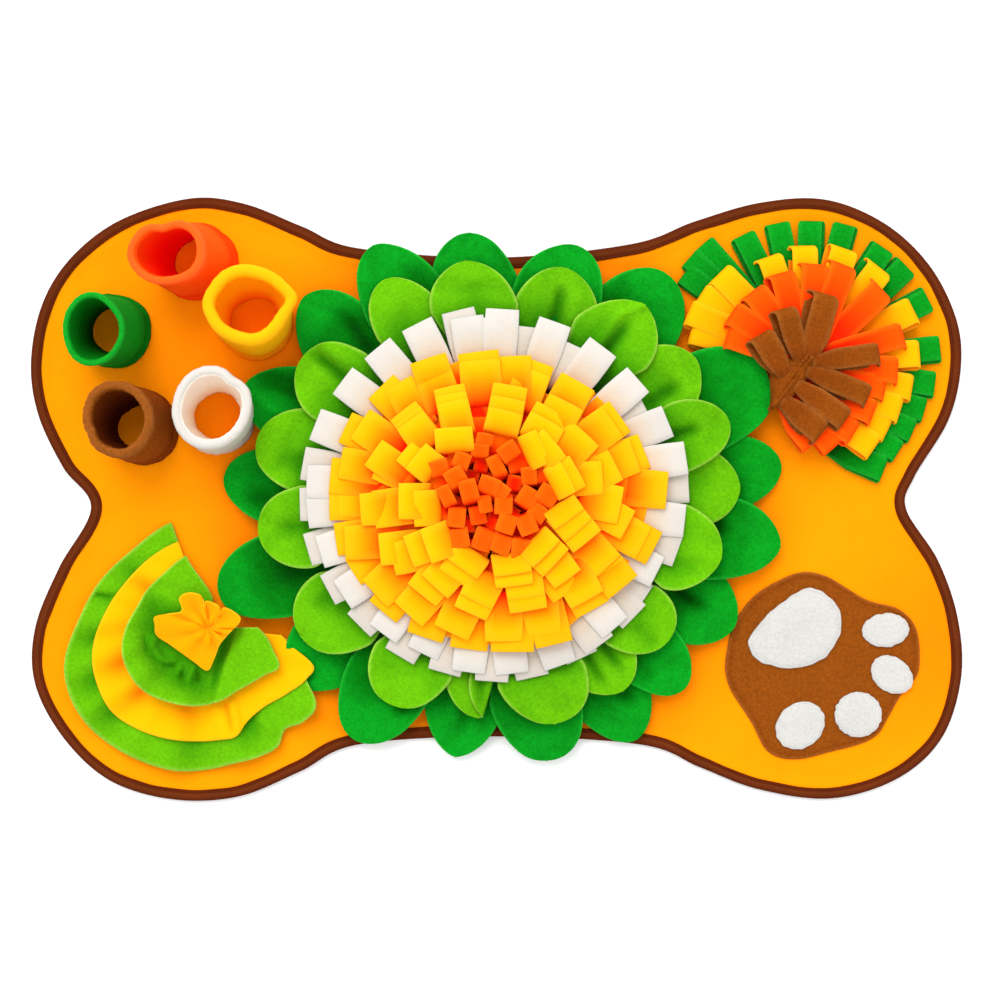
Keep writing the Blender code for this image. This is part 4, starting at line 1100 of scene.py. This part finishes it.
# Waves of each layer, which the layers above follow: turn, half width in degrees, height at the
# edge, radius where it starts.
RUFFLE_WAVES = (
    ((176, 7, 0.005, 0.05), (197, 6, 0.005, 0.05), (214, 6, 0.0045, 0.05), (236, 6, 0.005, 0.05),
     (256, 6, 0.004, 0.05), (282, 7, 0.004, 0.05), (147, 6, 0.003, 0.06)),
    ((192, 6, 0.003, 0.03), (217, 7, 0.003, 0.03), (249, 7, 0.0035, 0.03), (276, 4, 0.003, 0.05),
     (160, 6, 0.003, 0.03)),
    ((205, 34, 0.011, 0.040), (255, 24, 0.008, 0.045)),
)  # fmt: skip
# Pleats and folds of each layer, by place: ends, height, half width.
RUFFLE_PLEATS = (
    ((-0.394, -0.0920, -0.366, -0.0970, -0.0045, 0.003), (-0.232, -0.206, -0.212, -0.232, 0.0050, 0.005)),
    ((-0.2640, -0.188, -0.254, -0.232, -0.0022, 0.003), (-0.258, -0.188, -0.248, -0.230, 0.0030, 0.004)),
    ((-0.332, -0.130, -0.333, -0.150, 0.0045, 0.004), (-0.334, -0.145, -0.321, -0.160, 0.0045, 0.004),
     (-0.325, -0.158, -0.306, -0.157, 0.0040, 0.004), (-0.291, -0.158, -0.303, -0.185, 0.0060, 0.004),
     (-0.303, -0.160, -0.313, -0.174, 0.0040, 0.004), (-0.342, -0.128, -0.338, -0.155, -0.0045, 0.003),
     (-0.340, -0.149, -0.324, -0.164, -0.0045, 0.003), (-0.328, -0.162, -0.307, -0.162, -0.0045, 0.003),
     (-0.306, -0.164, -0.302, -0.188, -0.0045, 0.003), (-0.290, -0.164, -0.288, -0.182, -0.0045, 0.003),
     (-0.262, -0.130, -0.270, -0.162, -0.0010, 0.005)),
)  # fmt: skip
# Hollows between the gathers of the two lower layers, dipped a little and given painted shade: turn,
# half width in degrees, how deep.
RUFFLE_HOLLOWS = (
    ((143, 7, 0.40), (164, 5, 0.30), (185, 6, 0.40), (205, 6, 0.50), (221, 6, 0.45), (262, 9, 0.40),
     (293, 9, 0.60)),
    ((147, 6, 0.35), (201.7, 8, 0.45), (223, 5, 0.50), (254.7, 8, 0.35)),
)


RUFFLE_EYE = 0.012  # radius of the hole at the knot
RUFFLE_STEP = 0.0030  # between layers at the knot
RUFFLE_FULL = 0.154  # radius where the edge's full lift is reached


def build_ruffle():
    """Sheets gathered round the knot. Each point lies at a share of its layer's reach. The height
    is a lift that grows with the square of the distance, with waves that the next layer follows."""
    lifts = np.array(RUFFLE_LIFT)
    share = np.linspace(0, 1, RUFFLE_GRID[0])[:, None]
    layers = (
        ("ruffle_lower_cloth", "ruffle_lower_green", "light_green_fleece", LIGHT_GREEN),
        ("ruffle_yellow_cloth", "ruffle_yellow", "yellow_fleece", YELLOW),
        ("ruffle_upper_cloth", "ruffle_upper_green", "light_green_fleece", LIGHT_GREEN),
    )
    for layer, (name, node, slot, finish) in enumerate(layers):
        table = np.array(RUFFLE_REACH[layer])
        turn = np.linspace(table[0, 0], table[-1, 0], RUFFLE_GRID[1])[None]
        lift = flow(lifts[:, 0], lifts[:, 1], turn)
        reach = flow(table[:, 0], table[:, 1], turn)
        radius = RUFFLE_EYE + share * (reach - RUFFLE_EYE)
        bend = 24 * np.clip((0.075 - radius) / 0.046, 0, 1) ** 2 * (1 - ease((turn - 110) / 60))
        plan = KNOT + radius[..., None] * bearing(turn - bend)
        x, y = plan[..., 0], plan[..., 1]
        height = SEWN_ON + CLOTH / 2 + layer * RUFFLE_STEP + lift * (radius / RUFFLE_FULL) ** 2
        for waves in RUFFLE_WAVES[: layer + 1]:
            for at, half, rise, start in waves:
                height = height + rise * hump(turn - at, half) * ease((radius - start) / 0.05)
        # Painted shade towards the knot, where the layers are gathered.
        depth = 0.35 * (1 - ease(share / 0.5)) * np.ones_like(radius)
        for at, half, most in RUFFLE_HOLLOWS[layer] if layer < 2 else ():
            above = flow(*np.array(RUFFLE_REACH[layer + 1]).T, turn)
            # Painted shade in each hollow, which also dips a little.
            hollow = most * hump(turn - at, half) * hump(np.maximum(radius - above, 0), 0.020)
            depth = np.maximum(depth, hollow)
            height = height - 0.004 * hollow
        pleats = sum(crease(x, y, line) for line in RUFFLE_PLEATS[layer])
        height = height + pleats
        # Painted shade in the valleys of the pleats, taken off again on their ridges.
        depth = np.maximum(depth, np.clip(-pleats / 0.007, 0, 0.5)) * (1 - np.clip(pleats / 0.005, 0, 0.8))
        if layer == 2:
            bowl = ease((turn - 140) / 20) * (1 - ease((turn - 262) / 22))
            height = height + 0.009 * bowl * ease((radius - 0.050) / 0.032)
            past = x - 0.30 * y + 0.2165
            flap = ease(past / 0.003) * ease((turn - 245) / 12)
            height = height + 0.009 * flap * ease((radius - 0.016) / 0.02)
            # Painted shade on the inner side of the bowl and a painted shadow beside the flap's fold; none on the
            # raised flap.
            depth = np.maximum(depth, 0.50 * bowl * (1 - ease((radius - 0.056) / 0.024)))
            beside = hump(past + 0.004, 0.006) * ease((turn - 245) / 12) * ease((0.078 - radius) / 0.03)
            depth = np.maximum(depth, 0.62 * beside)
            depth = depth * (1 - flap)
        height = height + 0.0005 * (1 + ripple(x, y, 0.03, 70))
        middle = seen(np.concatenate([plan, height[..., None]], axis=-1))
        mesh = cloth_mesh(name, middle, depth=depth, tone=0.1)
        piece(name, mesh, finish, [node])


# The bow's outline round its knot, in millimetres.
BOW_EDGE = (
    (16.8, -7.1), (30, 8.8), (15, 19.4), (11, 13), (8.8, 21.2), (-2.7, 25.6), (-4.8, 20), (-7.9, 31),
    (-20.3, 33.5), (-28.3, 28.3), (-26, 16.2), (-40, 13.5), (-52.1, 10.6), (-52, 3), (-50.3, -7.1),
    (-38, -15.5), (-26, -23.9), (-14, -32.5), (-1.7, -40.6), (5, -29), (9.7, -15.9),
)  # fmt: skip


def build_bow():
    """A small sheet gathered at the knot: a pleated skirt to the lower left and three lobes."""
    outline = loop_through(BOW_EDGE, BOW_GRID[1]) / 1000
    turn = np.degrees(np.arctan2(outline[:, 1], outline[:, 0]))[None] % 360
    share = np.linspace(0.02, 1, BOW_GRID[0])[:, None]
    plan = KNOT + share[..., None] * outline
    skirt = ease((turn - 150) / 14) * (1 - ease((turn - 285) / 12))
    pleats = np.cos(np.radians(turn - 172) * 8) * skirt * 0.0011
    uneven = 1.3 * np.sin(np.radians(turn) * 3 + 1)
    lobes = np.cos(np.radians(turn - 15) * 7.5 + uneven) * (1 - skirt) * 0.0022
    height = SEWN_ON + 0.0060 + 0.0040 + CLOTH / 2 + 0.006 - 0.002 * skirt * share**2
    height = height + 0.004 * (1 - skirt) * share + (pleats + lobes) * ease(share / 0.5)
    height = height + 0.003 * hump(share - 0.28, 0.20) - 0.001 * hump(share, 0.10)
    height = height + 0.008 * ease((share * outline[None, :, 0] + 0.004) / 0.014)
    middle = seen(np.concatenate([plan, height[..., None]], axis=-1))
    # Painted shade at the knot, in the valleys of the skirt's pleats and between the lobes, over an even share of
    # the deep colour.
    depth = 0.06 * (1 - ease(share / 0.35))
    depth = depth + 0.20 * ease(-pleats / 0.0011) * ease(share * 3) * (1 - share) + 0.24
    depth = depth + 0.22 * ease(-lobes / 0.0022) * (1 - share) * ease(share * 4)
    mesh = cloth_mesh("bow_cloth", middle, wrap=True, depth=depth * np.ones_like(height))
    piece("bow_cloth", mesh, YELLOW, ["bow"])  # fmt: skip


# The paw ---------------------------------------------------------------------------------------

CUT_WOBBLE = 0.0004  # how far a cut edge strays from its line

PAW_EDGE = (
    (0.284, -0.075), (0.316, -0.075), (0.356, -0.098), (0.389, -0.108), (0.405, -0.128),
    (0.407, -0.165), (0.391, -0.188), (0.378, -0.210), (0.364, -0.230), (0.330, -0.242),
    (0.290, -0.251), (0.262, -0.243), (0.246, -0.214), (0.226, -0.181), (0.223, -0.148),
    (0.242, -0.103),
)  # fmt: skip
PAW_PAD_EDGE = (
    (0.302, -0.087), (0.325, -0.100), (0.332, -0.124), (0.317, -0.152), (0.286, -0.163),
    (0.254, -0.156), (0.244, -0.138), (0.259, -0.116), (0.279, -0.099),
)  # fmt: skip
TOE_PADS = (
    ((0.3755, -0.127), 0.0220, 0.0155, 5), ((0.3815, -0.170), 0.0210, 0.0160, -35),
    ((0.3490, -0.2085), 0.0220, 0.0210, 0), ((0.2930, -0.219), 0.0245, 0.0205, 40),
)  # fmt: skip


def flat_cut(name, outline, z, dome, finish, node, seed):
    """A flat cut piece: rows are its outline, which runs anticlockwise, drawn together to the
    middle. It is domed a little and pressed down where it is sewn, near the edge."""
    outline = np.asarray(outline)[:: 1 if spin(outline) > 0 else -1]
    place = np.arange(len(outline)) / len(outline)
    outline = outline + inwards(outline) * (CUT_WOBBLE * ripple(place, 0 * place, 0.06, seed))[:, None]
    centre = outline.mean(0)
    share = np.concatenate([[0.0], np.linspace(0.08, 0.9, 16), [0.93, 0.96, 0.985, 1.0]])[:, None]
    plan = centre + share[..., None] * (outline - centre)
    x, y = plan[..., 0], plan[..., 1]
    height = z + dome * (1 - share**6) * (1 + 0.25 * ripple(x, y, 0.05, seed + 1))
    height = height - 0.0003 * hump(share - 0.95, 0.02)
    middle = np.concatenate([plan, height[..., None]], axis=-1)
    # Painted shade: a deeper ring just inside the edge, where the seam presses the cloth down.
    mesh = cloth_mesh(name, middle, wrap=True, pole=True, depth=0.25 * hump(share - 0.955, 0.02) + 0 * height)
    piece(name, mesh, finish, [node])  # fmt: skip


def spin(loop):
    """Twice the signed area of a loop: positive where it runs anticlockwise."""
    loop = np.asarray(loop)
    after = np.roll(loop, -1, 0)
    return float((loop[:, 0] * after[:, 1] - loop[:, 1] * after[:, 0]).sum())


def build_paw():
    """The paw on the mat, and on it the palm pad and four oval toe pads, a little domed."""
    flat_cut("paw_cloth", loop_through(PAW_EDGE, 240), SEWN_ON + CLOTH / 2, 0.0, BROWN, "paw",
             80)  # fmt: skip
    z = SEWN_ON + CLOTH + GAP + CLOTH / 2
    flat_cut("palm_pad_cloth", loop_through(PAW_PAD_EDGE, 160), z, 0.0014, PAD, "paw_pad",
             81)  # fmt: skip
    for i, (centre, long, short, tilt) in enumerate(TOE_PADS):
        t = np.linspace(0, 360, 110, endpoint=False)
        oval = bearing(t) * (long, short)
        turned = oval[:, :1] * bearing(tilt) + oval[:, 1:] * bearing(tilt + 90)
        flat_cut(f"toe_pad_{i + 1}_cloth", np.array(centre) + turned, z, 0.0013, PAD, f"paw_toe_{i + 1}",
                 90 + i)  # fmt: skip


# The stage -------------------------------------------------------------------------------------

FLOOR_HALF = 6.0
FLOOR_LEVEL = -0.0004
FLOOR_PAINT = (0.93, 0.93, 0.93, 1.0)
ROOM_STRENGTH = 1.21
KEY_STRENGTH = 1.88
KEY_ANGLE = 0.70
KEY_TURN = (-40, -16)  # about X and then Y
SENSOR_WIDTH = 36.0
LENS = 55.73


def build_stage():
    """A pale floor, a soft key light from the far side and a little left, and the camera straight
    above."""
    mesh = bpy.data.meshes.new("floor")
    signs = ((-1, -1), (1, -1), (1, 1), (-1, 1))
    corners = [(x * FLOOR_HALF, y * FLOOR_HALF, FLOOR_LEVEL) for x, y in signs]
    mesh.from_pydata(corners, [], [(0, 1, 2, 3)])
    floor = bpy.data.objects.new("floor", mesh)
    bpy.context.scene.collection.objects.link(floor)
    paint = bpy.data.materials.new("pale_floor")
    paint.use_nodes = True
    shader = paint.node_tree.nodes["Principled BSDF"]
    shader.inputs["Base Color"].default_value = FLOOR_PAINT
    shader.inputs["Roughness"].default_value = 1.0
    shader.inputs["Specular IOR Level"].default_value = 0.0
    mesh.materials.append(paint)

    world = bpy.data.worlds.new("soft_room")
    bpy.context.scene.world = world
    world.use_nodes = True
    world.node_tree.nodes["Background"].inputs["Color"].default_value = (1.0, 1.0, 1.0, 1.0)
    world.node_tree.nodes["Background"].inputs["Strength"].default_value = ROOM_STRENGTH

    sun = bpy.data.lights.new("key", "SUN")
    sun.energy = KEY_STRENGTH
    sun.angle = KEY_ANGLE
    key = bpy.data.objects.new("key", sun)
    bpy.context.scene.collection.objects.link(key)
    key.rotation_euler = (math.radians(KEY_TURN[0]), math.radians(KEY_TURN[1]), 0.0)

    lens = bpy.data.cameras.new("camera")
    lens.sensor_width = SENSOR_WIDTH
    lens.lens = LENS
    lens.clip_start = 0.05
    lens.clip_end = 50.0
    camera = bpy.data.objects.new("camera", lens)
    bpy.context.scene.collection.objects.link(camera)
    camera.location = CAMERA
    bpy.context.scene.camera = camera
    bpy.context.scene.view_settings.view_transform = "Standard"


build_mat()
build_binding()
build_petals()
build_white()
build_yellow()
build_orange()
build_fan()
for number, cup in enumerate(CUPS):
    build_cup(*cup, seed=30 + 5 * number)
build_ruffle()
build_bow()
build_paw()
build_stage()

^^^^^^^^^^^^^^^^

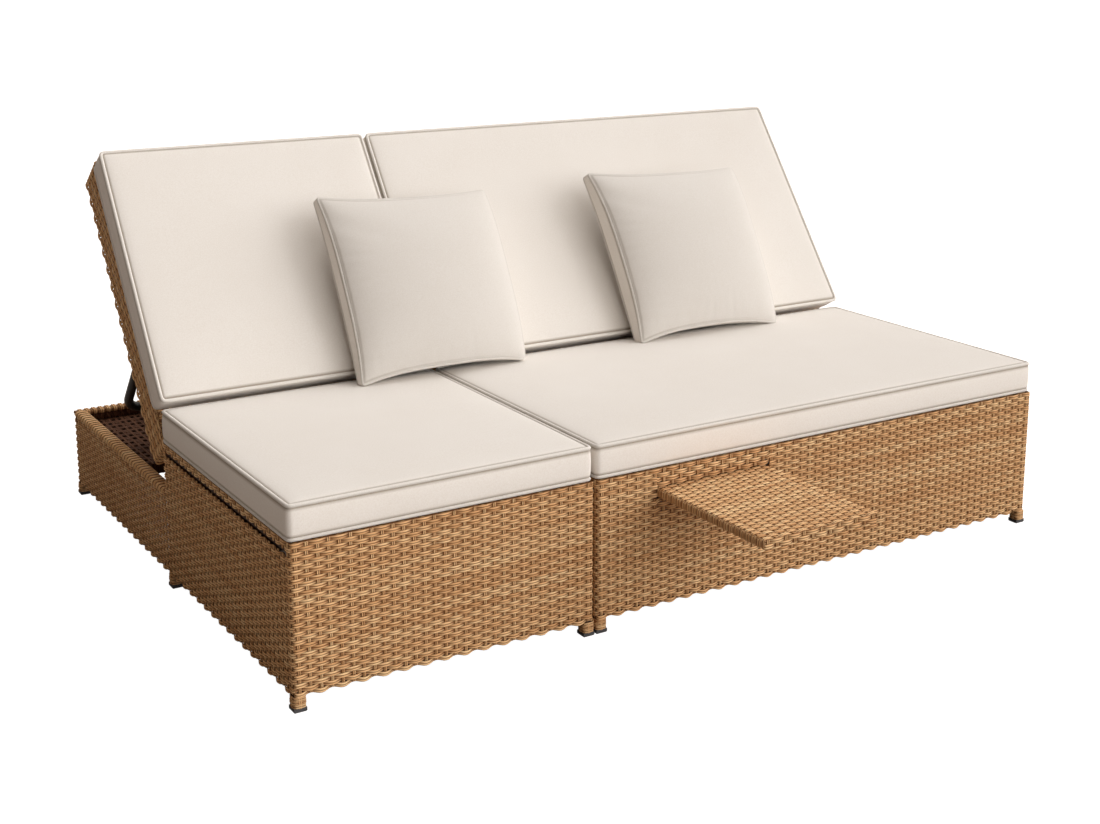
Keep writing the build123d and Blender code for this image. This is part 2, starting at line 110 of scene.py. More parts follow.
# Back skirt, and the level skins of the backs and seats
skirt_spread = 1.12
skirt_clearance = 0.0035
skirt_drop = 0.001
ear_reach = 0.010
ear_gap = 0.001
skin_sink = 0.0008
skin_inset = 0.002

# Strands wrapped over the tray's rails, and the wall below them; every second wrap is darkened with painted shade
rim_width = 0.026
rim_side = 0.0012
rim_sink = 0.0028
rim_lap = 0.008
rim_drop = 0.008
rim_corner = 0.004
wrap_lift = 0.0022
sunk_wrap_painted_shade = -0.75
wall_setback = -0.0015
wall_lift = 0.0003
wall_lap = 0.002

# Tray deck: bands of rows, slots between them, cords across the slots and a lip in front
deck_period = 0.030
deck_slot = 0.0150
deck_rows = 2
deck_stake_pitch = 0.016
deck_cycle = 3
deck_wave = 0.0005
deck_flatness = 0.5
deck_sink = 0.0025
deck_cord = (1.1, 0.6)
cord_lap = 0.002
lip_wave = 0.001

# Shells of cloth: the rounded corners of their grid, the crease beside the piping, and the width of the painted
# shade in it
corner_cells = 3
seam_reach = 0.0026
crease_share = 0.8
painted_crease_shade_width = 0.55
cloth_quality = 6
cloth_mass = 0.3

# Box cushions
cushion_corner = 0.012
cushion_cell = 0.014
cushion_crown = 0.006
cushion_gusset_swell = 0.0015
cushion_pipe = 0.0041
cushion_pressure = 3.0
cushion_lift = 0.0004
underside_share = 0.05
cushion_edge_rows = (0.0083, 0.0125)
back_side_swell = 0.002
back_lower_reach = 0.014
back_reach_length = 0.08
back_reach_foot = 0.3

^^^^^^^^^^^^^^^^

- Exercise description -
Which lines hold the word "starting"? Copy all of them.

- Expected answer -
Keep writing the Blender code for this image. This is part 4, starting at line 1100 of scene.py. This part finishes it.
Keep writing the build123d and Blender code for this image. This is part 2, starting at line 110 of scene.py. More parts follow.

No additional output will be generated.